WHAT THE TASK ASKS:
Print again only this span: the line with "buildBody();", the line with "record = json.load(file)", and all lines between them, exactly as given.

INFORMATION PROVIDED:
_____

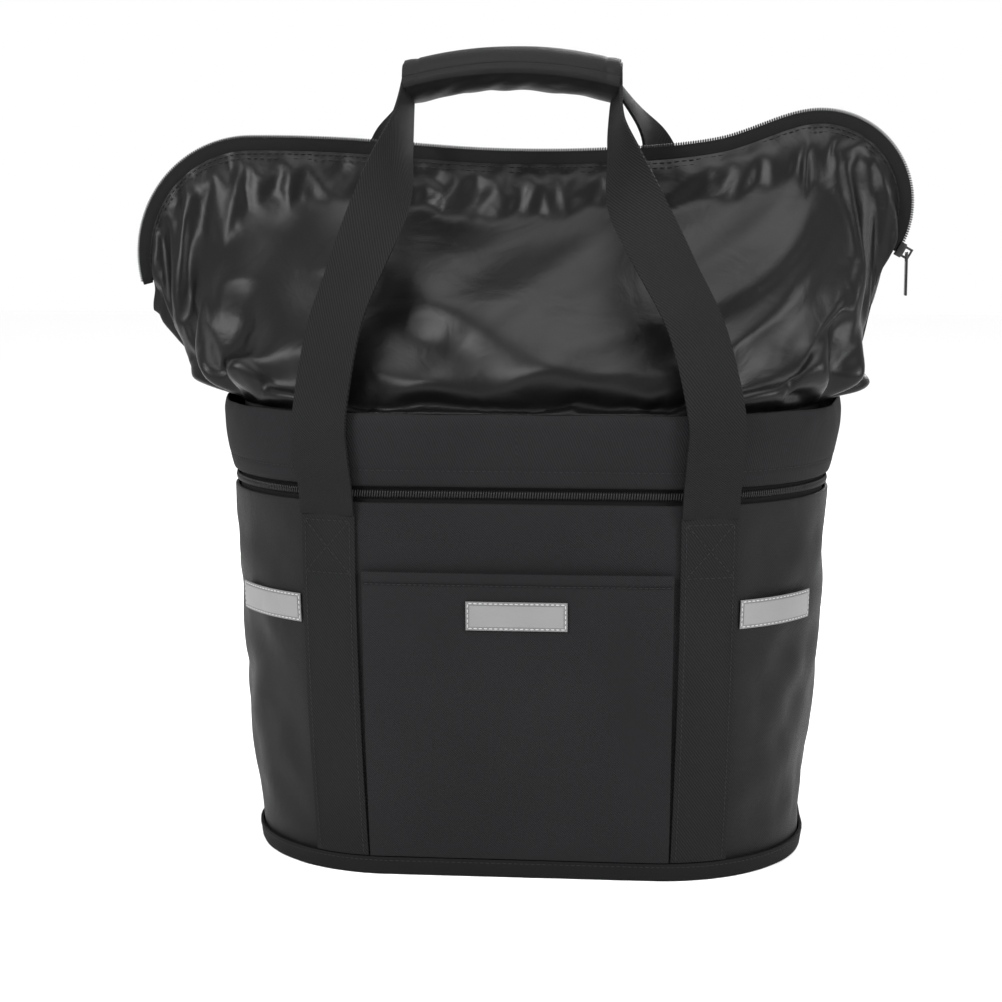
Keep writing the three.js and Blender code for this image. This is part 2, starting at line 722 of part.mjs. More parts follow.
// The plate screwed to the bag's back, with the channel that the bracket's flange slides up into
function buildAdapter() {
  const lipInner = plateFace + flangeThickness + 2 * clearance;
  const lipOuter = lipInner + flangeThickness;
  const half = adapterWidth / 2;
  const closed = adapterTop - railWidth / 2;
  const rail = channelHalf + railWidth;
  const slot = channelHalf - railWidth;
  const plate = block([-half, half], [backFace + clearance, plateFace], [adapterBottom, adapterTop]);
  const channel = cut(
    block([-rail, rail], [plateFace - bite, lipOuter], [adapterBottom + railWidth, adapterTop]),
    block([-channelHalf, channelHalf], [plateFace, lipInner], [0, closed]),
    block([-slot, slot], [lipInner - bite, lipOuter + bite], [0, closed]),
  );
  const seatHalf = latchWidth / 2 + clearance;
  const seatDepth = [plateFace - latchTravel + 0.1, plateFace + bite];
  const latchSeat = block([-seatHalf, seatHalf], seatDepth, latchSpan(clearance));
  add('adapter_plate', cut(join(plate, channel), ...screwHoles(), latchSeat), blackPlastic);

  const backingOuter = backFace - inside - boardThickness - clearance;
  const backingInner = backingOuter - clothThickness;
  const backing = block([-half, half], [backingInner, backingOuter], [adapterBottom, adapterTop]);
  add('backing_plate', cut(backing, ...screwHoles()), aluminium);
  const headFace = backingInner - clearance;
  screwPlaces().forEach(([x, z], i) => {
    const head = rodAlongY(screwRadius * 2, headFace - screwHead, headFace, x, z);
    const shank = rodAlongY(screwRadius, headFace - bite, plateFace - clearance, x, z);
    add(`adapter_screw_${i + 1}`, join(head, shank), steel);
  });
}

function boltPlaces() {
  const x = (armInner + armOuter) / 2;
  const low = barHeight - barRadius - boltRadius - boltWall;
  const high = barHeight + barRadius + boltRadius + boltWall;
  return [[-x, low], [-x, high], [x, low], [x, high]];
}

function buttonBox(flangeTo, extra) {
  const half = buttonWidth / 2 + extra;
  const from = flangeTo + buttonSetBack;
  return { x: [-half, half], y: [from - extra, from + buttonDepth + extra], foot: barHeight + buttonFoot };
}

// The bracket: a flange in the adapter's channel, a body, two clamp arms with caps, and the release
function buildBracket() {
  const flangeFrom = plateFace + clearance;
  const flangeTo = flangeFrom + flangeThickness;
  const low = adapterBottom + 2 * railWidth;
  const high = adapterTop - railWidth / 2 - clearance;
  const bodyTo = flangeTo + bodyDepth;
  const barY = bodyTo + barBehindBody;
  const armFrom = bodyTo - bridgeInset;
  const capFace = barY + barRadius + clampWall;
  const flangeHalf = channelHalf - clearance;
  const neckHalf = flangeHalf - railWidth;
  const clampSpan = [barHeight - clampHalf, barHeight + clampHalf];
  const armSpans = [[-armOuter, -armInner], [armInner, armOuter]];
  const bar = rodAlongX(barRadius + boreSlack, -2 * armOuter, 2 * armOuter, barY, barHeight);
  const boltHoles = boltPlaces().map(([x, z]) =>
    rodAlongY(boltRadius + clearance / 2, armFrom + clampWall, 2 * capFace, x, z));

  const flange = block([-flangeHalf, flangeHalf], [flangeFrom, flangeTo], [low, high]);
  const neck = block([-neckHalf, neckHalf], [flangeTo - bite, flangeTo + neckDepth], [low, high]);
  const pad = block([-bodyHalf, bodyHalf], [flangeTo, bodyTo], [low, high]);
  const bridge = block([-armOuter, armOuter], [armFrom, armFrom + bridgeDepth], clampSpan);
  const arms = armSpans.map((span) => block(span, [armFrom, barY - clampSplit / 2], clampSpan));
  const hole = buttonBox(flangeTo, clearance);
  const shaft = block(hole.x, hole.y, [hole.foot - springLength, high + buttonSetBack]);
  const latchHalf = latchWidth / 2;
  const latchWay = block(
    [-latchHalf - clearance, latchHalf + clearance],
    [flangeFrom - bite, hole.y[0] + bite],
    latchSpan(clearance),
  );
  const body = join(flange, neck, pad, bridge, ...arms);
  add('bracket_body', cut(body, bar, ...boltHoles, shaft, latchWay), blackPlastic);

  armSpans.forEach((span, i) => {
    const cap = block(span, [barY + clampSplit / 2, capFace], clampSpan);
    add(`${i ? 'right' : 'left'}_clamp_cap`, cut(cap, bar, ...boltHoles), blackPlastic);
  });
  boltPlaces().forEach(([x, z], i) => {
    const headFrom = capFace + clearance;
    const head = rodAlongY(boltRadius * 1.8, headFrom, headFrom + boltHead, x, z);
    const shank = rodAlongY(boltRadius, armFrom + bridgeDepth - bite, headFrom + bite, x, z);
    add(`clamp_bolt_${i + 1}`, join(head, shank), steel);
  });

  const button = buttonBox(flangeTo, 0);
  const buttonTop = high + buttonTravel + buttonShows;
  add('release_button', block(button.x, button.y, [button.foot, buttonTop]), redPlastic);
  const latchReach = [plateFace - latchTravel + clearance, button.y[0] - latchTravel - 2 * clearance];
  add('latch', block([-latchHalf, latchHalf], latchReach, latchSpan(0)), steel);
  addSpring(button);
}

// The return spring under the button: a wire helix standing in the button's shaft
function addSpring(button) {
  const low = button.foot - springLength + springWire + clearance;
  const high = button.foot - springWire - clearance;
  const middleY = (button.y[0] + button.y[1]) / 2;
  class Helix extends THREE.Curve {
    getPoint(along, target = new THREE.Vector3()) {
      const angle = along * springTurns * 2 * Math.PI;
      const y = middleY + springRadius * Math.sin(angle);
      return target.set(springRadius * Math.cos(angle), y, lerp(low, high, along));
    }
  }
  const wire = new THREE.Shape().absarc(0, 0, springWire, 0, 2 * Math.PI);
  const steps = springTurns * 10;
  const options = { steps, extrudePath: new Helix(), curveSegments: 2, bevelEnabled: false };
  add('button_spring', new THREE.ExtrudeGeometry(wire, options), steel);
}

buildBody();
buildRim();
buildHood();
buildTopSlider();
buildRimSlider();
buildReflectors();
buildWebbing();
buildGrip();
buildAdapter();
buildBracket();

export default basket;
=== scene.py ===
# Handlebar basket: cloth, zips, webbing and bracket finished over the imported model
import json
import math
import bpy
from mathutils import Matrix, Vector, noise


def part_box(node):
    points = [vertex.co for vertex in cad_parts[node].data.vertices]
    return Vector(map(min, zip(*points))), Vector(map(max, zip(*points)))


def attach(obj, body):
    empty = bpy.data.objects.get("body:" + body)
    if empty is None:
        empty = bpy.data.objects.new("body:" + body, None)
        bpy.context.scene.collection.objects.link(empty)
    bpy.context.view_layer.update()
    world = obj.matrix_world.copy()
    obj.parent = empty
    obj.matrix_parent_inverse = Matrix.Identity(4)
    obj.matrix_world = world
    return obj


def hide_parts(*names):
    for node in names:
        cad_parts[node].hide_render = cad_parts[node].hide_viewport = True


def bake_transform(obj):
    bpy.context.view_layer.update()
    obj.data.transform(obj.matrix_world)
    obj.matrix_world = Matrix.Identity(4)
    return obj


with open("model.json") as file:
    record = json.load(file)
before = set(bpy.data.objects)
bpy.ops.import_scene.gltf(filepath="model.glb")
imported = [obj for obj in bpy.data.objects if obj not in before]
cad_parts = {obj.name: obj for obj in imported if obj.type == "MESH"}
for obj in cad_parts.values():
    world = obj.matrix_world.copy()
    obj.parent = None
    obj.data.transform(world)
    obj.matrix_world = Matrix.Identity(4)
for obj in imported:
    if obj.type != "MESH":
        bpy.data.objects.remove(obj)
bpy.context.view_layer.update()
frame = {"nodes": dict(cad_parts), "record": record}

print("stage: frame loaded")

# thicknesses and clearances that the pieces share
layers = dict(gap=0.0005, wall=0.003, cloth=0.002, webbing=0.0018, webbingWidth=0.034, tape=0.0006)
inside = layers["wall"] + layers["gap"]
# the bag's outline, worked out from the frame
bag = dict(
    rimHalf=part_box("right_side_panel")[1][0],
    baseHalf=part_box("base_panel")[1][0] + inside,
    rimFront=-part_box("front_panel")[0][1],
    baseFront=-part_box("base_panel")[0][1] + inside,
    back=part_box("back_panel")[1][1],
    rimCorner=0.105,
    baseCorner=0.090,
    backCorner=0.060,
    wallTop=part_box("front_panel")[1][2],
    bandTop=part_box("rim_band")[1][2],
    bindingTop=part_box("base_binding")[1][2],
    zip=(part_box("rim_zip_coil")[0][2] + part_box("rim_zip_coil")[1][2]) / 2,
    strapSpread=0.111,
    sideSeam=0.125,
    pipingSeam=0.317,
)


def mix(a, b, t):
    return a + (b - a) * t


def ease(t, low=0.0, high=1.0):
    t = min(1.0, max(0.0, (t - low) / (high - low)))
    return t * t * (3 - 2 * t)


def wallRuns(height):
    rise = 1 - (1 - min(1.0, max(0.0, height / bag["wallTop"]))) ** 2
    half = mix(bag["baseHalf"], bag["rimHalf"], rise)
    front = mix(bag["baseFront"], bag["rimFront"], rise)
    corner = mix(bag["baseCorner"], bag["rimCorner"], rise)
    back = bag["backCorner"]
    side = front + bag["back"] - corner - back
    runs = [half - corner, corner * math.pi / 2, side, back * math.pi / 2, half - back]
    return half, front, corner, runs


rimRuns = wallRuns(bag["wallTop"])[3]
halfRound = sum(rimRuns)
fullRound = 2 * halfRound
sideMiddle = rimRuns[0] + rimRuns[1] + bag["rimFront"] - bag["rimCorner"]


def hump(value, middle, width):
    return math.exp(-((value - middle) / width) ** 2)


def signedPlace(distance):
    return distance if distance <= halfRound else distance - fullRound


def towardEnd(half):
    # 0 at the middle of the front or the back, 1 at the end of the ridge
    return half / sideMiddle if half < sideMiddle else (halfRound - half) / (halfRound - sideMiddle)


def wallPoint(distance, height, out, shift=0.0):
    # distance runs round the rim from the middle of the front; out is square to the wall
    half, front, corner, runs = wallRuns(height)
    wrapped = distance % fullRound
    mirror = -1 if wrapped > halfRound else 1
    left = wrapped if mirror > 0 else fullRound - wrapped
    along = mirror * shift
    for run, rimRun in zip(runs, rimRuns):
        if left > 0:
            along += run * min(1.0, left / rimRun)
            left -= rimRun
    side = -mirror if along < 0 else mirror
    along = abs(along)
    stretch = 0
    while stretch < 4 and along > runs[stretch]:
        along -= runs[stretch]
        stretch += 1
    back = bag["backCorner"]
    if stretch == 0:
        x, y, outX, outY = along, -front, 0, -1
    elif stretch == 1:
        angle = along / corner - math.pi / 2
        outX, outY = math.cos(angle), math.sin(angle)
        x, y = half - corner + corner * outX, corner - front + corner * outY
    elif stretch == 2:
        x, y, outX, outY = half, corner - front + along, 1, 0
    elif stretch == 3:
        angle = along / back
        outX, outY = math.cos(angle), math.sin(angle)
        x, y = half - back + back * outX, bag["back"] - back + back * outY
    else:
        x, y, outX, outY = half - back - along, bag["back"], 0, 1
    return Vector((side * (x + outX * out), y + outY * out, height))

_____

CORRECT OUTPUT:
buildBody();
buildRim();
buildHood();
buildTopSlider();
buildRimSlider();
buildReflectors();
buildWebbing();
buildGrip();
buildAdapter();
buildBracket();

export default basket;
=== scene.py ===
# Handlebar basket: cloth, zips, webbing and bracket finished over the imported model
import json
import math
import bpy
from mathutils import Matrix, Vector, noise


def part_box(node):
    points = [vertex.co for vertex in cad_parts[node].data.vertices]
    return Vector(map(min, zip(*points))), Vector(map(max, zip(*points)))


def attach(obj, body):
    empty = bpy.data.objects.get("body:" + body)
    if empty is None:
        empty = bpy.data.objects.new("body:" + body, None)
        bpy.context.scene.collection.objects.link(empty)
    bpy.context.view_layer.update()
    world = obj.matrix_world.copy()
    obj.parent = empty
    obj.matrix_parent_inverse = Matrix.Identity(4)
    obj.matrix_world = world
    return obj


def hide_parts(*names):
    for node in names:
        cad_parts[node].hide_render = cad_parts[node].hide_viewport = True


def bake_transform(obj):
    bpy.context.view_layer.update()
    obj.data.transform(obj.matrix_world)
    obj.matrix_world = Matrix.Identity(4)
    return obj


with open("model.json") as file:
    record = json.load(file)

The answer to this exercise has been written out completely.